A TDV Server allows inbound traffic on ports 9400-9403 . This port range when exposed supports for non SSL and SSL TDV http and client access.

Port 9407 should be exposed only when using the TDV server in a cluster configuration.

A complete description of the TDV ports is available here.

Connection URL

A TIBCO® Data Virtualization (TDV) connection URL contains a TDV server name, data source name and the JDBC port (default 9401).

After installing a TDV server, the server name can be obtained by running the TDV manager on port 9400.

The data source name can be obtained from the TDV manager Data Sources page.

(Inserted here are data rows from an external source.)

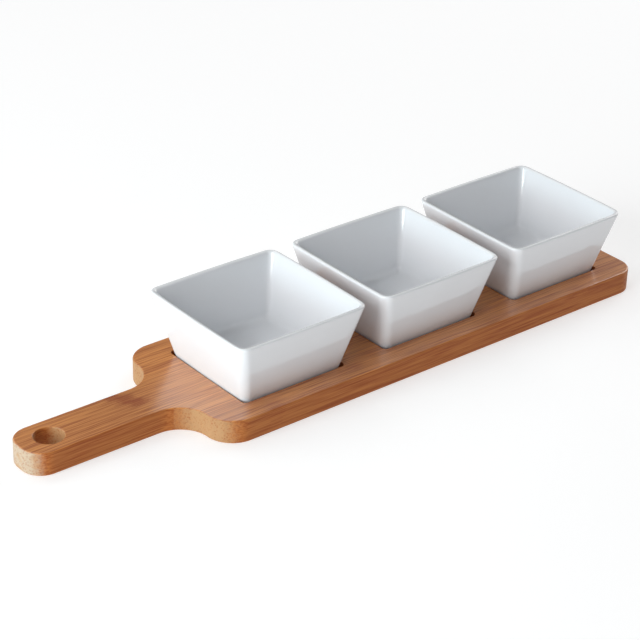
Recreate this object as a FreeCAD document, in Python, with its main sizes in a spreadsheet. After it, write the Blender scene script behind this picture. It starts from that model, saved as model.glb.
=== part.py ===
"""Chip and dip server: a bamboo paddle board, glued up from strips on edge, with three porcelain bowls.

Each bowl stands in a shallow square recess and lifts straight out. Lengths are millimetres, angles degrees.
The frame: +X runs from the handle to the far end, +Y to the back, +Z up. The origin is the centre of the
board's underside, midway between the handle's tip and the far end.
"""

import FreeCAD
import Part
import math
import os

import Sketcher

# The driving dimensions. Everything else is worked out from these.
SIZES = {
    # board: the margins are from the bowls' rims to its edges
    "near_margin": 14.15,
    "far_margin": 11.15,
    "side_margin": 5.05,
    "strip_count": 15,
    "board_thickness": 14.4,
    "handle_length": 100.0,
    "handle_width": 30.4,
    "handle_tip_flat": 4.4,
    "neck_radius": 18.6,
    "shoulder_radius": 17.5,
    "far_corner_radius": 13.0,
    "outline_round": 0.9,
    # hanging hole in the handle
    "hole_diameter": 17.5,
    "hole_setback": 19.3,
    "hole_round": 0.5,
    # bowls
    "bowl_count": 3,
    "rim_gap": 10.5,
    "bowl_height": 44.0,
    "rim_width": 91.9,
    "rim_corner_radius": 6.0,
    "rim_round": 1.2,
    "base_width": 69.6,
    "base_corner_radius": 3.6,
    "base_round": 1.2,
    "side_bow_radius": 1200.0,
    "bowl_wall": 3.0,
    "bowl_floor": 5.0,
    "floor_corner_radius": 6.0,
    "floor_round": 4.5,
    "foot_ring_width": 4.0,
    "foot_hollow": 1.0,
    "foot_round": 0.4,
    # recesses
    "recess_depth": 4.0,
    "recess_clearance": 0.5,
    "recess_corner_radius": 2.6,
    "recess_round": 0.3,
}

# Sizes that follow from the driving ones, as spreadsheet formulas.
DERIVED = {
    "bowl_pitch": "=rim_width + rim_gap",
    "body_length": "=near_margin + rim_width + (bowl_count - 1) * bowl_pitch + far_margin",
    "board_width": "=rim_width + 2 * side_margin",
    "strip_width": "=board_width / strip_count",
    "handle_tip_radius": "=(handle_width - handle_tip_flat) / 2",
    "overall_length": "=handle_length + body_length",
    "tip_x": "=-overall_length / 2",
    "body_x": "=tip_x + handle_length",
    "far_x": "=overall_length / 2",
    "hole_x": "=tip_x + hole_setback",
    "first_bowl_x": "=body_x + near_margin + rim_width / 2",
    "bowl_z": "=board_thickness - recess_depth",
    # a bowl's width where it passes the board's top, plus the clearance on both sides
    "recess_width": "=base_width + (rim_width - base_width) * recess_depth / bowl_height"
    " + 2 * recess_clearance",
    "inner_rim_width": "=rim_width - 2 * bowl_wall",
    "inner_rim_corner_radius": "=rim_corner_radius - bowl_wall",
    "inner_floor_width": "=base_width + (rim_width - base_width) * bowl_floor / bowl_height"
    " - 2 * bowl_wall",
    "foot_hollow_width": "=base_width - 2 * base_round - 2 * foot_ring_width",
}

START, END, CENTRE = 1, 2, 3  # the points of a sketched element
ORIGIN = (-1, 1)  # the sketch's own origin
Z_AXIS = FreeCAD.Vector(0, 0, 1)


def make_sheet(doc):
    """The spreadsheet that holds every size, one alias to a row."""
    sheet = doc.addObject("Spreadsheet::Sheet", "sizes")
    rows = [(name, str(value)) for name, value in SIZES.items()] + list(DERIVED.items())
    for row, (name, value) in enumerate(rows, start=1):
        sheet.set(f"A{row}", name)
        sheet.set(f"B{row}", value)
        sheet.setAlias(f"B{row}", name)
    doc.recompute()
    return sheet


def plane(body, role):
    """One of a body's own origin planes."""
    return next(f for f in body.Origin.OriginFeatures if f.Role == role)


def new_sketch(body, name, height="0"):
    """A sketch on the body's XY plane, raised to a height given as an expression."""
    sketch = body.newObject("Sketcher::SketchObject", name)
    sketch.AttachmentSupport = (plane(body, "XY_Plane"), [""])
    sketch.MapMode = "FlatFace"
    sketch.setExpression("AttachmentOffset.Base.z", height)
    return sketch


def bind(sketch, constraint, name, expression):
    """Adds a named dimension to a sketch and ties it to the sheet."""
    index = sketch.addConstraint(constraint)
    sketch.renameConstraint(index, name)
    sketch.setExpression(f"Constraints.{name}", expression)


def arc(centre, radius, start, end):
    """An arc in the sketch plane from one angle round to another, anticlockwise."""
    circle = Part.Circle(FreeCAD.Vector(centre[0], centre[1], 0), Z_AXIS, radius)
    return Part.ArcOfCircle(circle, math.radians(start), math.radians(end))


def line(start, end):
    """A straight edge in the sketch plane."""
    return Part.LineSegment(FreeCAD.Vector(*start, 0), FreeCAD.Vector(*end, 0))


def chain(sketch, elements):
    """Adds elements that run tail to head, each tangent to the next, and closes the ring.

    An element is (geometry, first point, last point), because an arc that turns clockwise along the ring is
    drawn from its last point to its first.
    """
    ids = [sketch.addGeometry(geometry, False) for geometry, _, _ in elements]
    for here, (_, _, tail) in enumerate(elements):
        after = (here + 1) % len(ids)
        head = elements[after][1]
        sketch.addConstraint(Sketcher.Constraint("Tangent", ids[here], tail, ids[after], head))
    return ids


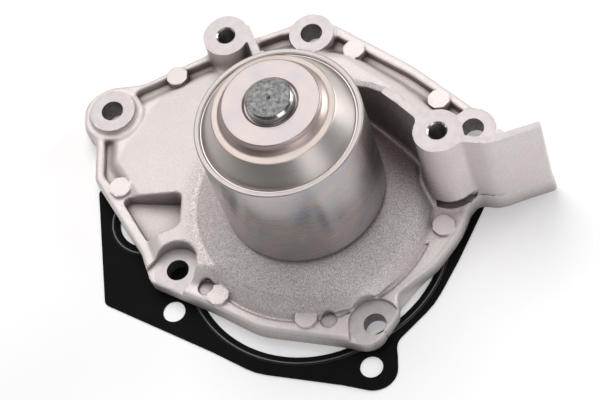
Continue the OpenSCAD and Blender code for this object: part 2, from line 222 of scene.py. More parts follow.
def post(x, y, z, centre, radius, top, edge=0.35):
    """A round post or boss that widens a little towards its foot."""
    side = disc(x, y, centre, radius) - POST_DRAFT * (top - z)
    return blend_max(side, z - top, edge)


def pad(x, y, z, centre):
    """An ejector pad: a low post with eight soft sides."""
    u, v = x - centre[0], y - centre[1]
    turned = np.maximum(np.abs(u + v), np.abs(u - v)) * 0.7071
    side = blend_max(np.maximum(np.abs(u), np.abs(v)), turned, 0.6) - PAD_HALF
    return blend_max(side, z - PAD_H, 0.4)


def guard(x, y, z, edge):
    """The guard: wall, two posts and plate run into each other, and one cut faces each post."""
    flare = 2.6 * np.exp(-np.clip(z - RIM_H, 0, 40) / 6)
    lip = (z < 8.6) * 0.9 * np.clip((80 - x) / 12, 0, 1)
    metal = np.maximum(guard_wall(x, y, z), edge + 1.5)
    metal = blend_min(metal, disc(x, y, TALL_POST, POST_R) - flare, 2.4)
    metal = blend_min(metal, plate_plan(x, y) - lip - 0.012 * (GUARD_H - z), 2.4)
    short_side = disc(x, y, SHORT_POST, POST_R) - POST_DRAFT * (SHORT_POST_H - z)
    short = np.maximum(short_side, z - SHORT_POST_H - 2)
    metal = blend_min(metal, short, 1.2)
    metal = blend_max(metal, z - GUARD_H, 0.35)
    return blend_max(metal, np.minimum(z - SHORT_POST_H, -disc(x, y, SHORT_POST, 17.5)), 0.35)


def rim_line(x, y, z):
    """The shallow line between the rim and the dome's foot, negative inside."""
    return np.maximum(np.hypot(np.hypot(x, y) - 46.6, z - RIM_H - 0.3) - 0.9, y + 20)


def post_hollow(x, y, z):
    """The hollow round the tall post's foot, negative inside."""
    ring = np.abs(disc(x, y, TALL_POST, POST_R + 1.5)) - 1.2
    low, high = 7.2, 10.5
    return np.maximum(np.maximum(ring, low - z), np.maximum(z - high, np.maximum(y + 1.5, 46.5 - x)))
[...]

An example TDV connection URL is shown below:

jdbc:compositesw:dbapi@example.tibco.com:9401?domain=composite&dataSource=/shared/examples/ds_orders

TIBCO® Data Virtualization on Kubernetes

TIBCO Data Virtualization (TDV) is also supported in containerized environments as described here.

The TDV container must be running within the same ModelOps Kubernetes cluster as the JDBC data channels.

Required TIBCO® Data Virtualization (TDV) Work-Around

There is a known problem with the TDV JDBC driver (csjdbc.jar) available as part of TDV 8.4.x or 8.5.x installations that causes the TIBCO® ModelOps JDBC data channels to fail with a TDV data source connectivity error.

To resolve this problem, follow the steps provided below. Use the Java Archive Tool for the commands shown:

  1. Unarchive the downloaded csjdbc.jar to a new empty directory.

    jar -xvf <path-to-jdbc-driver-jar>

  2. Open the java.sql.Driver file in the ../META-INF/services directory using a text editor.

  3. Fix the typo in the JDBC driver name:

    Before the fix:

    cs.jdbc.Driver.CompositeDriver

    After the fix:

    cs.jdbc.driver.CompositeDriver

    Notice how the standalone word Driver between the dots was corrected to driver with a small ‘d’.

  4. Archive the new directory contents to a JAR file.

    jar cvf <jdbc-driver-jar-name> *

  5. Install the updated JAR file using the steps in, Manually Installing JDBC Drivers.